Just thinking out loud here. I realize the concept is not going to be appealing to everyone. But a very stubborn part of me wants to do it anyway, just because. And since it is represented visually, it adds to the rule of cool for the game design. The character sheets would LOOK great.

And god dammit... it does NOT slow things down to glance at your sheet when you make a roll. And since the numbers on the sheet will not change... you'll have that shit memorized pretty fast.

Judy: I slice at the animated monkey with my scimitar! (clatter... Judy glances [GLANCES] at her sheet... maybe) I hit AC 4!

Judge: Your steel bites deep. The monkey screeches in pain and begins to vomit fire! But first, roll some damage.


You get the idea.

Sunday, May 7, 2017

Paralyzing Perfection

I have always struggled with this weird inability to focus on a single thing long enough to see it finished. It isn't a crippling problem, though. I can finish things. But the things I finish and show to the world are few compared to the many things I dream about or even pour my work into. My old folders (both physical and digital) are filled with partial ideas, even finished comic book pages that never saw their endings (or even their middles). When I was in my 20s I did a comic book series called Anomalic, which I published in the small press arena of the 90s and traded with many awesome creators. I finished five or six issues of Anomalic over the course of about two years. It was an epic fantasy story based on my early D&D campaign ideas and the many characters I created but never really played.

But even though I cranked out a handful of issues the story was simply going nowhere. It was supposed to begin with the meeting of a lost girl and a man with no memory. Then it would unfold into a huge story about a world wide war and - you guessed it - a dark lord villain. But I meandered. I indulged in exploring the setting and lingering on scenes so that by the last issue the two main characters had barely made their way back to the city where the story proper was to begin. I think at that point I just didn't have the spirit to soldier on. And it was because I have this insane idea about perfection.

When I was in 8th grade I had a teacher who was very cool. She was kind of hip. In fact, I'm pretty sure she was a legit hippie of some kind. I don't know. But she was sarcastic and funny and scathing in her humor and attitude toward students... especially the ones displaying a lack of depth or understanding. She once told me that the Greeks had this idea about perfection. She said they believed that the idea was always perfect and each step in the process of converting an idea into a thing reduced its perfection. She even put numbers to it, probably in an effort to get my young mind to grasp the concept. She said the idea of a statue is 100% perfect but the statue itself probably cant' be more than 80% perfect, if that.

I understood. Each time you translate something from one form into another it loses a bit of its original self. Or it gets changed. Like the old analogy of a person calling on the phone to tell a rumor and the rumor being repeated by a dozen people until it makes it way back to the original source. By then the rumor might not be recognizable. Of course, the teacher was referring to ideas such as Plato's forms and probably the cave of shadows, but I didn't know any of that stuff and she didn't elaborate.

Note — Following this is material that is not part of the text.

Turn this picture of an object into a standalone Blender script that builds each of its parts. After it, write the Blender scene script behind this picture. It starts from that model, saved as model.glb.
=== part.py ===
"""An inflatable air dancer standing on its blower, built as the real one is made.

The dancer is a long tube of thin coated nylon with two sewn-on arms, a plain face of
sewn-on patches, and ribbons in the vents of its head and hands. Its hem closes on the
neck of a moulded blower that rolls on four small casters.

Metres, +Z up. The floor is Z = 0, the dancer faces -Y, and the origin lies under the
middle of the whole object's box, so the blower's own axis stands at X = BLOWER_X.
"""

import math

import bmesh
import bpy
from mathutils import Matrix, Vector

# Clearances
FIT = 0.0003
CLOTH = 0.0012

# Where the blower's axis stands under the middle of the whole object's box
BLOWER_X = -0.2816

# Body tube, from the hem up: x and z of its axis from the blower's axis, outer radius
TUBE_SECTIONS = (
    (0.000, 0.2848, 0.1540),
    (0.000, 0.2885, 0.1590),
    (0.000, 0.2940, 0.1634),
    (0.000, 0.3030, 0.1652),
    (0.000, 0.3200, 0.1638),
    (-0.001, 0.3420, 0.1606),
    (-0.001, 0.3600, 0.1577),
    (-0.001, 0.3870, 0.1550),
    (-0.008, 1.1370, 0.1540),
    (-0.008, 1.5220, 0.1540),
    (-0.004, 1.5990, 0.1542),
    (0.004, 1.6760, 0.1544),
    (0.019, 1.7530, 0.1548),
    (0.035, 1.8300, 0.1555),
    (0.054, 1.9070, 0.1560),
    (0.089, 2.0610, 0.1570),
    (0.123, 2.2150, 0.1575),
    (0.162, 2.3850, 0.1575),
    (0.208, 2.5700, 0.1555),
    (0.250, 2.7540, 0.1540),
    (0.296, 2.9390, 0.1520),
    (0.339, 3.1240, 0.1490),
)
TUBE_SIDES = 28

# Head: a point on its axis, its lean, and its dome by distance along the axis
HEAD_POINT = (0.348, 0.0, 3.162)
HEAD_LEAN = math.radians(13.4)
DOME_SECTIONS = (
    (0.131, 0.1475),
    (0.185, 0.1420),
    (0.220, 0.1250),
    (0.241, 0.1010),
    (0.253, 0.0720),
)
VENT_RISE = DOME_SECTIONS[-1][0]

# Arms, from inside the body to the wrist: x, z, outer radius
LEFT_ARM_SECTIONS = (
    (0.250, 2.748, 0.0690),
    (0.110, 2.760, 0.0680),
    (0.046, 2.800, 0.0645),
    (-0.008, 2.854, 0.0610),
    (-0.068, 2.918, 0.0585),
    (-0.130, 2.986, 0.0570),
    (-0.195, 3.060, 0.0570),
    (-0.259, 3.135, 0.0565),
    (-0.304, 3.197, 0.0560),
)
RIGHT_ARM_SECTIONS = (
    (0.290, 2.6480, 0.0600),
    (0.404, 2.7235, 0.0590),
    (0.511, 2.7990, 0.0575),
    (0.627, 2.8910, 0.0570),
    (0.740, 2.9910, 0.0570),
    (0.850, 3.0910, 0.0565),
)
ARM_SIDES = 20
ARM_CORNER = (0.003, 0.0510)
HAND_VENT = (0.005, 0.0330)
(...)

Yet the idea drilled into my head and stayed there forever. It was at this time that I discovered D&D and RPGs. I was drawn like a thirsty dog to a bowl of beer. And I believe the thing reason RPGs resonated so completely with me is that they represent potential. They are perfect. When you concoct an adventure to run, that adventure feels perfect. It isn't until you actually run it that the adventure loses that sense of perfection. It gets translated from a potential thing into a real thing. It becomes defined, and in becoming defined it loses most of its potential elements and gains new actualities that are imperfect. It's still a beautiful thing, of course. Or at least it can be.

So I suspect a big part of my frequent inability to finish things is because of this notion of ruining the perfection of an idea. I dislike choosing. Back in the days of video rental, I could spend more than an hour browsing the racks for a movie. I genuinely felt pains at having to pick something. The "but what if" question loomed large. What if that other movie is better? I'll miss out. What if this movie really sucks? I'll waste my time.

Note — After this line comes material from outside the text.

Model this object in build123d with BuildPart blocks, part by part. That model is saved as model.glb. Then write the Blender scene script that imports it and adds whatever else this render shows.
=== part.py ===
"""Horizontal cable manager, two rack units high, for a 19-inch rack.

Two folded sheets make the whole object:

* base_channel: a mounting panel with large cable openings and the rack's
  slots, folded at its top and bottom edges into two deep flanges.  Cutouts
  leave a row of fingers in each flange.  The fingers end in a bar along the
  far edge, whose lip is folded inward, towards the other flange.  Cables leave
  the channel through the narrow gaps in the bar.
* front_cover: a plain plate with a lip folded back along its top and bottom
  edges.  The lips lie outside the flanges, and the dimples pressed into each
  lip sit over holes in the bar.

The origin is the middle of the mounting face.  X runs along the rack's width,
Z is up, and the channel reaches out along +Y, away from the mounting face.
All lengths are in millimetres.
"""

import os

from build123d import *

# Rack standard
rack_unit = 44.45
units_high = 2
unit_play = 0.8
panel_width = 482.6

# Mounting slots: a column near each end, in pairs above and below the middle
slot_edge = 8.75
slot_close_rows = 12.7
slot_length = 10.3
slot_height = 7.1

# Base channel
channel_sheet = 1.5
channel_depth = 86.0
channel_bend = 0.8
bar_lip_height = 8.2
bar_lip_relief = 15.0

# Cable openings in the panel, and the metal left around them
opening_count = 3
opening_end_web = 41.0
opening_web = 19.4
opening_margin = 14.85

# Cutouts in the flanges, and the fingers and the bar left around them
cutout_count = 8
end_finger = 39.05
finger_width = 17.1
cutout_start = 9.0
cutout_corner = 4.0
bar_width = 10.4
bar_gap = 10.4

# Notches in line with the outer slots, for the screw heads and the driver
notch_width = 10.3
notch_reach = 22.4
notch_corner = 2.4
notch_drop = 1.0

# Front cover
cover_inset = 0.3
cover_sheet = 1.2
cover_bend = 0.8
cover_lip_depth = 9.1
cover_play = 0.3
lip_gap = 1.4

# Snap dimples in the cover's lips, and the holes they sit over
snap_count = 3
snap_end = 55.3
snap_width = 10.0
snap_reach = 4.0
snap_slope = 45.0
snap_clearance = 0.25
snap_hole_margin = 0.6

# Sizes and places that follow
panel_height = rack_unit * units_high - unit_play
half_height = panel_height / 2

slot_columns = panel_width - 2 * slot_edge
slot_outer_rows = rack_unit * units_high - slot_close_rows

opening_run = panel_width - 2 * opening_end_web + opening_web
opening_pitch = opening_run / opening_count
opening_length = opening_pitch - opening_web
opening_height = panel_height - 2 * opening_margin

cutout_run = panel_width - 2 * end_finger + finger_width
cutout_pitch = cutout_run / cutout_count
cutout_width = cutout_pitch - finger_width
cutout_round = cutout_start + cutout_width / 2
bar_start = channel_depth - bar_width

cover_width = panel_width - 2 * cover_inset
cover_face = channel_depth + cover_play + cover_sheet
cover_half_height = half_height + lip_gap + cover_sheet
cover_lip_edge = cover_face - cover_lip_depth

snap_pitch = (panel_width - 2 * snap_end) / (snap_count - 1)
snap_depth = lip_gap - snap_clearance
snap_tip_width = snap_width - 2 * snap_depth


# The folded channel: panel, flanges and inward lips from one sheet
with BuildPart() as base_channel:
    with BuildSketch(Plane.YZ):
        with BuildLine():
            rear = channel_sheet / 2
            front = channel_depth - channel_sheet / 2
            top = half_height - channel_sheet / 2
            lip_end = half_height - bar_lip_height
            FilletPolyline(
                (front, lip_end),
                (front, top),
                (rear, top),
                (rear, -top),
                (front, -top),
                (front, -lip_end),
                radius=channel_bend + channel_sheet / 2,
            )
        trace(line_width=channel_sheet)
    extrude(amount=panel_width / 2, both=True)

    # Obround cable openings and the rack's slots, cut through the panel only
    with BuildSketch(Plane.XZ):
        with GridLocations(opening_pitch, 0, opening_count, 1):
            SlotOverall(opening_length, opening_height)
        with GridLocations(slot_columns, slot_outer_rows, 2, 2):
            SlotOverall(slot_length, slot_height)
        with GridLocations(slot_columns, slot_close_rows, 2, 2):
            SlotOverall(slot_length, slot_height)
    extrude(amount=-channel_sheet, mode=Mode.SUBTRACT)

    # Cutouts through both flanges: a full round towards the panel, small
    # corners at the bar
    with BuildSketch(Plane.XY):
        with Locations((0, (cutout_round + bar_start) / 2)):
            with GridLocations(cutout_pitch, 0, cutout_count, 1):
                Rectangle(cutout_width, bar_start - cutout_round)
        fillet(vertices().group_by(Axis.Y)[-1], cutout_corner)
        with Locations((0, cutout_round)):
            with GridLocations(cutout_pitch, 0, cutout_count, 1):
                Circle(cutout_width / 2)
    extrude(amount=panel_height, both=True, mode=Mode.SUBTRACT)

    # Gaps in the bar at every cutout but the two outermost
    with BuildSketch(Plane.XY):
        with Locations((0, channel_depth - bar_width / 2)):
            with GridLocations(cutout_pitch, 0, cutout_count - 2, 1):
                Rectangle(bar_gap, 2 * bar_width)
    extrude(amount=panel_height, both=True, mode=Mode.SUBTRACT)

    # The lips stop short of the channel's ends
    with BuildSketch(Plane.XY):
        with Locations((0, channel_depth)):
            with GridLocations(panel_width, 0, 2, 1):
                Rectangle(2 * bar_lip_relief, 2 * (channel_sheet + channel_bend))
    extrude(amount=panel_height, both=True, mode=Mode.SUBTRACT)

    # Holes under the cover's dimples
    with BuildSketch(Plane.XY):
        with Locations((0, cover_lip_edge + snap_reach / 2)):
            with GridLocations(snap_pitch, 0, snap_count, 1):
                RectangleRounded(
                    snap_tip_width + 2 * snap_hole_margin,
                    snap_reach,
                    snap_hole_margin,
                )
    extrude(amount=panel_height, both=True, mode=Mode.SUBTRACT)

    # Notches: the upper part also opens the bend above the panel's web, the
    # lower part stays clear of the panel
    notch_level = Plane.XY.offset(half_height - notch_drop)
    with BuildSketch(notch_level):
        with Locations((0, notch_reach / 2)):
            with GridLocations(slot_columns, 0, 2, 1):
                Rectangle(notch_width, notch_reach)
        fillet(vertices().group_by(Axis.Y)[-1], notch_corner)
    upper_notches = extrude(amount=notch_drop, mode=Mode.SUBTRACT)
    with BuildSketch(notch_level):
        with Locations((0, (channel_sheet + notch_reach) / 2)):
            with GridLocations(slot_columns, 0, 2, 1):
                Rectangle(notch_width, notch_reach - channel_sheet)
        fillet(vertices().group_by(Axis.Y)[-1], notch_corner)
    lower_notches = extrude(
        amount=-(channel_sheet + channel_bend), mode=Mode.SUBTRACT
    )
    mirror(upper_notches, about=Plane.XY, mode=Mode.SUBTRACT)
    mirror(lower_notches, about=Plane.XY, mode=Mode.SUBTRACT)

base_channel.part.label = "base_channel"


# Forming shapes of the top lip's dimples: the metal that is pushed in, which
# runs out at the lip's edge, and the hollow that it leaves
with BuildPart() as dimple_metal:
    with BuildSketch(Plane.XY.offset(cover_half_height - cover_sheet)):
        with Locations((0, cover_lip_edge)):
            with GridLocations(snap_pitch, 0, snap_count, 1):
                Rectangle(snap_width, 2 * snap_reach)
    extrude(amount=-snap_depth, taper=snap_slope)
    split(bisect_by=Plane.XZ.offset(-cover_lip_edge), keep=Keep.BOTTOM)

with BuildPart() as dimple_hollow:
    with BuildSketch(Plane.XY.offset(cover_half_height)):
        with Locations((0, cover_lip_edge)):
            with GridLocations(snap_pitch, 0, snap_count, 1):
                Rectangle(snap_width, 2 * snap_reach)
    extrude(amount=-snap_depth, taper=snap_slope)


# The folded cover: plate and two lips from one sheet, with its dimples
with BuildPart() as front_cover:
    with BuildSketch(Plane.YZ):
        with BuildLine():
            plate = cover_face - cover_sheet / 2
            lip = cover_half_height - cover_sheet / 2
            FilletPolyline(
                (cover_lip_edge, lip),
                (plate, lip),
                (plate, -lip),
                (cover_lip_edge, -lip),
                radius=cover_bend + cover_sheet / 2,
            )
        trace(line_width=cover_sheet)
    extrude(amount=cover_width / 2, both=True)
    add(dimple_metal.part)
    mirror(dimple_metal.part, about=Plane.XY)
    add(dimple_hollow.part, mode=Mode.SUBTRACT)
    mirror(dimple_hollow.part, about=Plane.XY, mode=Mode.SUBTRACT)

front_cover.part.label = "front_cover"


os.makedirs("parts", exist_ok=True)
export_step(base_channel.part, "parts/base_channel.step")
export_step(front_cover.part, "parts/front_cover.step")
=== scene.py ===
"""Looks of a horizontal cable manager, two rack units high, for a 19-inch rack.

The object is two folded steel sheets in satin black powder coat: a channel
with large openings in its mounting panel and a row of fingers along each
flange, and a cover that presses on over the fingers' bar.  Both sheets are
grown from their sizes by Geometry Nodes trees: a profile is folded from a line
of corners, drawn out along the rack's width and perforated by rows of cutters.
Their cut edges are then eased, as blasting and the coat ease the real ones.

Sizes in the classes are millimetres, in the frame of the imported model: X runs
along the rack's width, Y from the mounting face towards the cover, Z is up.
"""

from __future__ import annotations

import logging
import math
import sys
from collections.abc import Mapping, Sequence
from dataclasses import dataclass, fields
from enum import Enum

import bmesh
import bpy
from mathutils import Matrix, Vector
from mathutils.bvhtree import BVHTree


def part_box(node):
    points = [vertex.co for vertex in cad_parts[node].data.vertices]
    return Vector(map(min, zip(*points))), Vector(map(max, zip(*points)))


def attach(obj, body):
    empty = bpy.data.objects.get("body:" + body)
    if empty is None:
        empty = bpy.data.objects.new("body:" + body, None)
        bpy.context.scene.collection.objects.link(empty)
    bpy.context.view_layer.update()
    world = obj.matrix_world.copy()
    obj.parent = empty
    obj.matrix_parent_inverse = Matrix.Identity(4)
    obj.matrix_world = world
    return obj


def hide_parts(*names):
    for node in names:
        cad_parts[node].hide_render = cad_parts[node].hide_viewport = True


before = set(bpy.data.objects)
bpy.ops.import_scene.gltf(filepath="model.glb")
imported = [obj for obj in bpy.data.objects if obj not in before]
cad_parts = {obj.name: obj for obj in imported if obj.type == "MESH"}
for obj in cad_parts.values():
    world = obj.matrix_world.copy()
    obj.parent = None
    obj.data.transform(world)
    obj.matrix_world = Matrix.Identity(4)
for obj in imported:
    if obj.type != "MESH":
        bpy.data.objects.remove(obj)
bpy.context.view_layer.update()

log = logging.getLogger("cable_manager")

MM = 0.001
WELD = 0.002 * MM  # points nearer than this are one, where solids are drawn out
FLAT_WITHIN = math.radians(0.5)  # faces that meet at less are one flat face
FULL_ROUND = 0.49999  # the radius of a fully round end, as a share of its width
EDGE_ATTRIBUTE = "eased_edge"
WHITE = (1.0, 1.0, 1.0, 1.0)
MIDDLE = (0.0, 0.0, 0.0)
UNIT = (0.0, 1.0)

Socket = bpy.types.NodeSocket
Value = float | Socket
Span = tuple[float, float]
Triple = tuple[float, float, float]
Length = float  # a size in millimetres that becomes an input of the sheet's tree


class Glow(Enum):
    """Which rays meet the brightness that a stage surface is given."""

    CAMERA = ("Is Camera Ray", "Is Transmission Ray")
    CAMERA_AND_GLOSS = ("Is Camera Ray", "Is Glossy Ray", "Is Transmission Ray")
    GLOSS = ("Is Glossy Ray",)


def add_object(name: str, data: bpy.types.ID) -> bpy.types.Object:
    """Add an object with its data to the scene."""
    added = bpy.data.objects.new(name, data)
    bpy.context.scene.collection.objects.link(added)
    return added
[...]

And its the same with projects. I have this idea about a sort of quasi-space fantasy realm composed of many worlds. It's really just a fantasy realm, albeit with empty space (or weird space ichors) separating individual cities and forests. So instead of traveling by foot between two points you would travel by boat or ship or magic. Anyway, the idea turns me off at some point because infinite worlds are unappealing. If they are infinite, it seems like a cheap trick. Like you are saying "my setting has everything". But at the same time, a finite and defined realm feels limiting and small. So I bounce between the two concepts, never quite happy with any of it.

Over the years my good friend Cyd and I have discussed these ideas over and over and we have this sort of artistic battle cry: FINISH IT. This bumper stick philosophy comes from the mouth of Neil Gaiman who told Cyd (at a comic con) that the best advice he could offer an aspiring writer is to "finish it, cringe later".

That advice feels like a silver bullet. To reduce indecision, you get in elbows deep and do the work while the work is dominating your mind. Another way of saying it is to "strike while the iron is hot". Do the thing while the thing is alive. Put pen to paper while the idea is still bursting forth. Don't wait too long. Don't wring your hands and worry that it isn't quite right. It'll never be quite right. If you want to do things, finishing them so that others can see, then you have to DO THE THINGS.

Maybe some of you are gifted with great patience and endurance and can work on the project for years at a stretch without losing it. To you I say huzzah. But I'm not like that. If I don't get in there and knock it out fast, it will likely never get knocked out.


I'm pretty sure it was Pablo Picaso who said that to finish a work is to kill it. I hope to slay a lot more ideas before I'm dead.

A page from Zoa Space Fantasy, a comic I never quite finished.